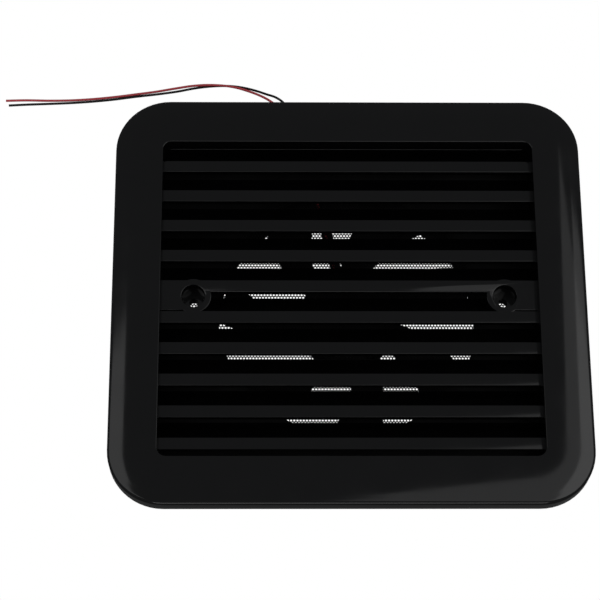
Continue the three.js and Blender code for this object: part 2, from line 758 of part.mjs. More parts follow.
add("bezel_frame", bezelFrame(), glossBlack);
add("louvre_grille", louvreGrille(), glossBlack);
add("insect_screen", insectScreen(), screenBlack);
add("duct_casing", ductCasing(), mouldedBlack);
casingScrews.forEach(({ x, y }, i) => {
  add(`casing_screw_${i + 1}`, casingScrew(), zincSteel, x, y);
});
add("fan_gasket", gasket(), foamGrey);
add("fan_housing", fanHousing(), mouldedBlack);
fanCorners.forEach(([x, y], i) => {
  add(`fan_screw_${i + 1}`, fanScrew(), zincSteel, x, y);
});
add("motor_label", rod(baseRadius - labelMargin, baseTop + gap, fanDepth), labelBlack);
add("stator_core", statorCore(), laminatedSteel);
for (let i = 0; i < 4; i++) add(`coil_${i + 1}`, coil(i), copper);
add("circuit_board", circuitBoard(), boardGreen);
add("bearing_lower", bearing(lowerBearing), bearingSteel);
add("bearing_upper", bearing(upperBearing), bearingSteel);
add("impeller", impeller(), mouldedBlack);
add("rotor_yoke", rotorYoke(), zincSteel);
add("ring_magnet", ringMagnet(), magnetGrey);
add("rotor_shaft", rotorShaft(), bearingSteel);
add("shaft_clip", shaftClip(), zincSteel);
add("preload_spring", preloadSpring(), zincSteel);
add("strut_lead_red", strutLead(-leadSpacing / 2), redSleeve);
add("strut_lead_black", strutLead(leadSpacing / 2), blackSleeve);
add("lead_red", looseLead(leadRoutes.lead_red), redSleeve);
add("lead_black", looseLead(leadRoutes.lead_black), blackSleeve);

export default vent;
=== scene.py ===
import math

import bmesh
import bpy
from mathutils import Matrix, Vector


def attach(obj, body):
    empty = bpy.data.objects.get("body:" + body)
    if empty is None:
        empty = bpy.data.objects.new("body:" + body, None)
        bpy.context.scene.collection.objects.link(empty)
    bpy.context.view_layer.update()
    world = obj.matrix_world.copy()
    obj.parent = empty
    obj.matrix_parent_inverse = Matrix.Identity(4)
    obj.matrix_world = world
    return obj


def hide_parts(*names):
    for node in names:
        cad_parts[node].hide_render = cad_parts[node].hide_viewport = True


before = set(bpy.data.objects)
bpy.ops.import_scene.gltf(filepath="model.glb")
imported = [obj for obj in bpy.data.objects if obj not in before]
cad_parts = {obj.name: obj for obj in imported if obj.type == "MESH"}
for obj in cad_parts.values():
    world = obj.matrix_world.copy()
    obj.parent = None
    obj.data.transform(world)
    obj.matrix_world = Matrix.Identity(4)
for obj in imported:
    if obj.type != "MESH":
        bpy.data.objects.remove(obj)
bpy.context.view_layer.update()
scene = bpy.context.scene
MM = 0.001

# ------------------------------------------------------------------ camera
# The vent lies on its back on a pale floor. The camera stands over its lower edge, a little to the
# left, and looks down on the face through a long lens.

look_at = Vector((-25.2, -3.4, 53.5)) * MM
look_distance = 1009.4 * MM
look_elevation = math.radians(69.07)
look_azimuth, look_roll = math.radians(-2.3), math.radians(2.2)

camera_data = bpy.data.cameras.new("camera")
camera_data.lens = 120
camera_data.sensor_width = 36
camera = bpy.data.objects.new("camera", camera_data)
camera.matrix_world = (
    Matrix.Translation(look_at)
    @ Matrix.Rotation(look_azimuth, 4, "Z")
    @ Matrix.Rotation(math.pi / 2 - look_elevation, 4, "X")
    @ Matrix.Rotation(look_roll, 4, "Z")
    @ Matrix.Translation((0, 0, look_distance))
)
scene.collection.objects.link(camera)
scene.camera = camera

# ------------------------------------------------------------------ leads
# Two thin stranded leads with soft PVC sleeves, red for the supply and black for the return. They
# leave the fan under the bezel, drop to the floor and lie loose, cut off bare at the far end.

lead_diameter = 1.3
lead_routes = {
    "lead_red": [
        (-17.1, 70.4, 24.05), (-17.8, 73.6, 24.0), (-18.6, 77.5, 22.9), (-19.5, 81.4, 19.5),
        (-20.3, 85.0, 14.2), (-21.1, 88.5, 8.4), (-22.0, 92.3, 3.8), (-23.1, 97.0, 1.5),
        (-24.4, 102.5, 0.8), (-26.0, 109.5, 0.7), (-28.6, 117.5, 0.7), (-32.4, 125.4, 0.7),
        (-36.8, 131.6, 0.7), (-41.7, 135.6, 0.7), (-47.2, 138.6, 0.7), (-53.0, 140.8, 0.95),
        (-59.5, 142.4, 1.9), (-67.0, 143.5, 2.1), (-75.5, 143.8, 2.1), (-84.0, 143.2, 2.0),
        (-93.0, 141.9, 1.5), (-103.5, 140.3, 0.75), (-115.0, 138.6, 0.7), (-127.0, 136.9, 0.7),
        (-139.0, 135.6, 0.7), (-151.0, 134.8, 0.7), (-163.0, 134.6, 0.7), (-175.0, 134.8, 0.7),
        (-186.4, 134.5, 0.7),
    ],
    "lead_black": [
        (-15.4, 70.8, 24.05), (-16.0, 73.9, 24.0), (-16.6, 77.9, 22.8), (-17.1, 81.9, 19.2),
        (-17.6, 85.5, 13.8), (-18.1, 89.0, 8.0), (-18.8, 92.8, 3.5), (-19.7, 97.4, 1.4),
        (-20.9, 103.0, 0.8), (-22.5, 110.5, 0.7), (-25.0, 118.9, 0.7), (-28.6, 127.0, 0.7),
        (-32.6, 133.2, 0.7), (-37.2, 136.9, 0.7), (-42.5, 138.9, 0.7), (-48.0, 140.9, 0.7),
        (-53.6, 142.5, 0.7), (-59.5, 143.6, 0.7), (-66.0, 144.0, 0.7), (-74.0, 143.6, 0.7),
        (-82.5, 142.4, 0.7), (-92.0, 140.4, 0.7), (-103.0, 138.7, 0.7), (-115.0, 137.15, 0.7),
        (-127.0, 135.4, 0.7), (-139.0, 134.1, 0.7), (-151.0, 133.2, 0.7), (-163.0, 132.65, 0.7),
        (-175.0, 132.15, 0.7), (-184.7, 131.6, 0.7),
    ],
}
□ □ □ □
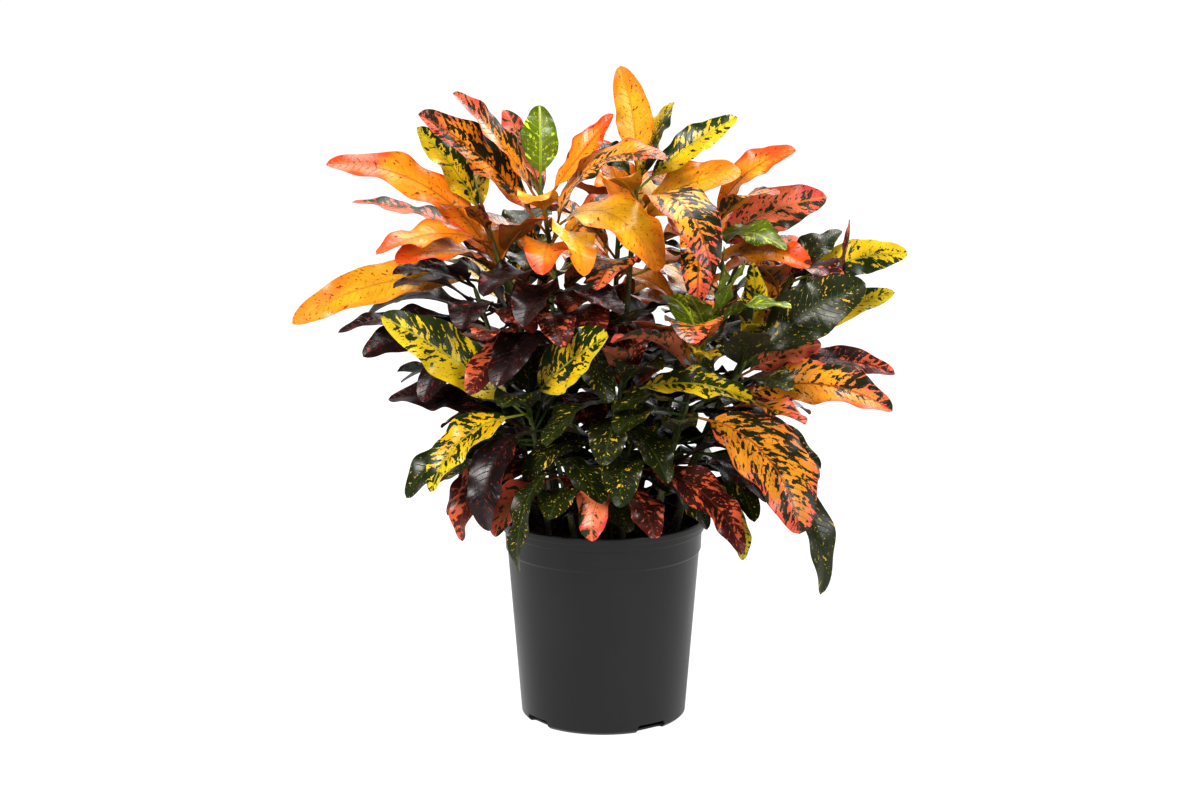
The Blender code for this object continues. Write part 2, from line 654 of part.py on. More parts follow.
□ □ □ □
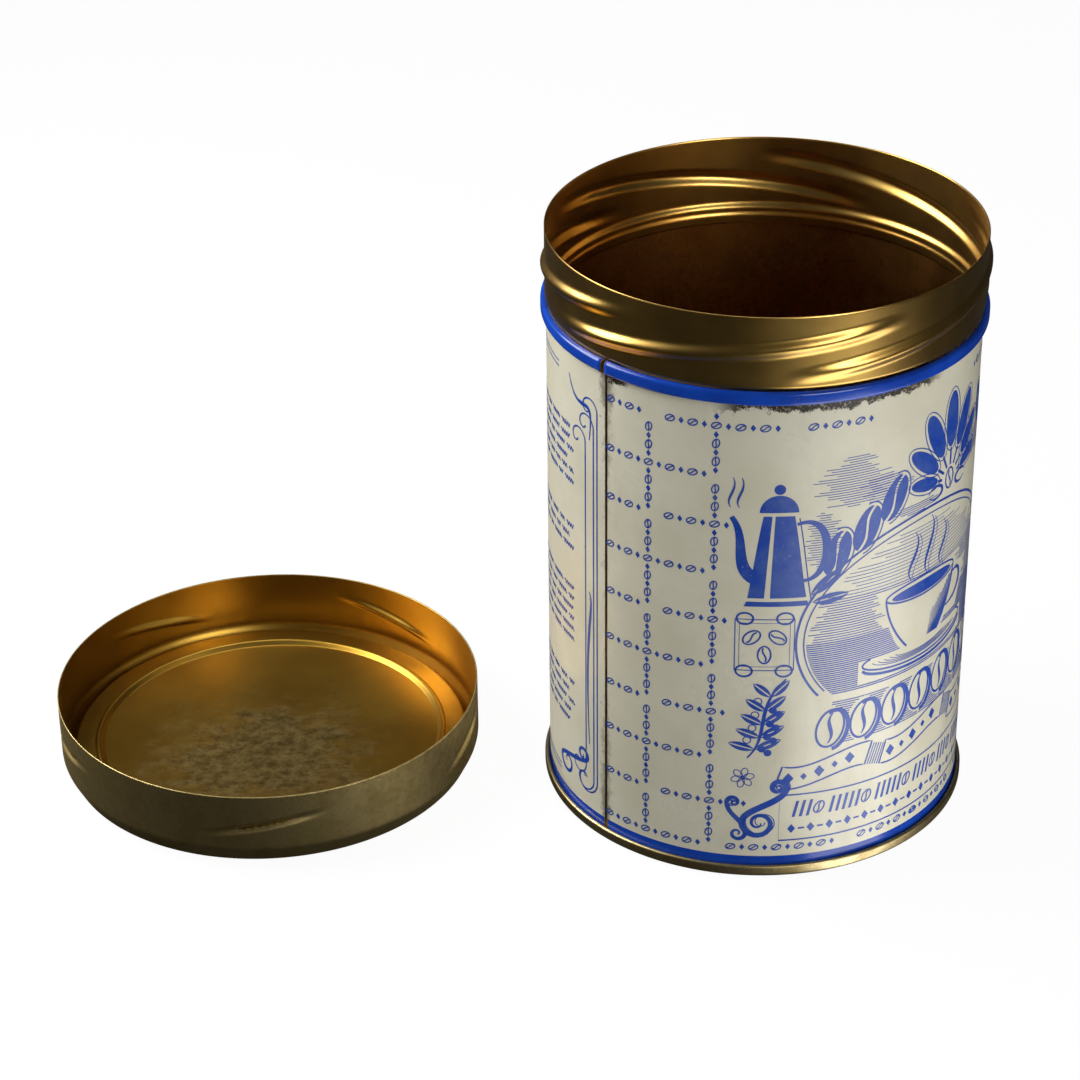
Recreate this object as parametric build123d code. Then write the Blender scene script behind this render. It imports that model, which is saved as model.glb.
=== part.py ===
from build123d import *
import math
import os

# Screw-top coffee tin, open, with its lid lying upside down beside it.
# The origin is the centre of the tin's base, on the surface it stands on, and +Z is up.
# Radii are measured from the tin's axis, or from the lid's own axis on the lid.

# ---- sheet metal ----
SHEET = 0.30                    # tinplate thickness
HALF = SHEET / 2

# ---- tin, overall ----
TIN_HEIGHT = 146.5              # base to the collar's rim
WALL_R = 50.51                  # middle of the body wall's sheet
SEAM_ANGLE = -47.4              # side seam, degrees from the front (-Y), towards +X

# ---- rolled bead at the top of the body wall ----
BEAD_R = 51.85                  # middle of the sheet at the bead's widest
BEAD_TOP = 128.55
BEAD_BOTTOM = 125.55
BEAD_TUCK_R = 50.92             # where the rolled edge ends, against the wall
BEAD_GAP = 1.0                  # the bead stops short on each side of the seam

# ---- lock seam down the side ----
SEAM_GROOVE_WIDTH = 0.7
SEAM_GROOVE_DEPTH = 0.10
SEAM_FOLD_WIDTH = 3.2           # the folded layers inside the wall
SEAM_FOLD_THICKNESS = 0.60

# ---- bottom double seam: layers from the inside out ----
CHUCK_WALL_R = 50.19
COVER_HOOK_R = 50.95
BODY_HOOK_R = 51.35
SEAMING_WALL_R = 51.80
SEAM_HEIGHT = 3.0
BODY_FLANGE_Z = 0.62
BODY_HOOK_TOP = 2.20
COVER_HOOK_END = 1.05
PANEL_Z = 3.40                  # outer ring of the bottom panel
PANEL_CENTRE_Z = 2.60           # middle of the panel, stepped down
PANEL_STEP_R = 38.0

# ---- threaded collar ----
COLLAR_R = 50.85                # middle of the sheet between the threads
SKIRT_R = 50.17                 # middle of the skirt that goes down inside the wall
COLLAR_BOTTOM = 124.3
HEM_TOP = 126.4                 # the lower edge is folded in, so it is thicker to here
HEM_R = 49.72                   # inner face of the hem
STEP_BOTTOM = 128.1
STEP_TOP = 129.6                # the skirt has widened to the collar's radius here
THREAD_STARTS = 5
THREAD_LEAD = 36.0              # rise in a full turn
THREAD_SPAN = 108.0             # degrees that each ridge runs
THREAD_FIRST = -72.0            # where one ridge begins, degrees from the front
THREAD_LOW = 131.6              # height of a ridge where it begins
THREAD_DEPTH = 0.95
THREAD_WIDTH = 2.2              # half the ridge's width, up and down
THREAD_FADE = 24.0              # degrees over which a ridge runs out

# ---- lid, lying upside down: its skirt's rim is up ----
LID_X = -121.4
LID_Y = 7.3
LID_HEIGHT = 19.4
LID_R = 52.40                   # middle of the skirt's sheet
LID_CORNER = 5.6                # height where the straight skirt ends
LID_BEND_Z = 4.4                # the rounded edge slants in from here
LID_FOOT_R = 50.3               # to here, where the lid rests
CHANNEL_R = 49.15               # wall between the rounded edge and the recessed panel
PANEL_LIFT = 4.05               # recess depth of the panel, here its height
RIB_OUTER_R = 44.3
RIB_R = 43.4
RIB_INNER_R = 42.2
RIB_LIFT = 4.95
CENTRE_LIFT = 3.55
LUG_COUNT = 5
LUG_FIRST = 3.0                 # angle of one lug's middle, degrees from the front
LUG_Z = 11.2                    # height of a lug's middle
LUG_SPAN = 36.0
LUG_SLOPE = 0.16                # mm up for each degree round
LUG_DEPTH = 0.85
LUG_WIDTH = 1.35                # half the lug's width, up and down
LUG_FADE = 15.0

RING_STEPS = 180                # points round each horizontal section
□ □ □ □
Short exercise :: Please print exactly, and only, the lines from the line with "Recreate this object" to the line with "HALF = SHEET / 2", both included.

Finished exercise ::
Recreate this object as parametric build123d code. Then write the Blender scene script behind this render. It imports that model, which is saved as model.glb.
=== part.py ===
from build123d import *
import math
import os

# Screw-top coffee tin, open, with its lid lying upside down beside it.
# The origin is the centre of the tin's base, on the surface it stands on, and +Z is up.
# Radii are measured from the tin's axis, or from the lid's own axis on the lid.

# ---- sheet metal ----
SHEET = 0.30                    # tinplate thickness
HALF = SHEET / 2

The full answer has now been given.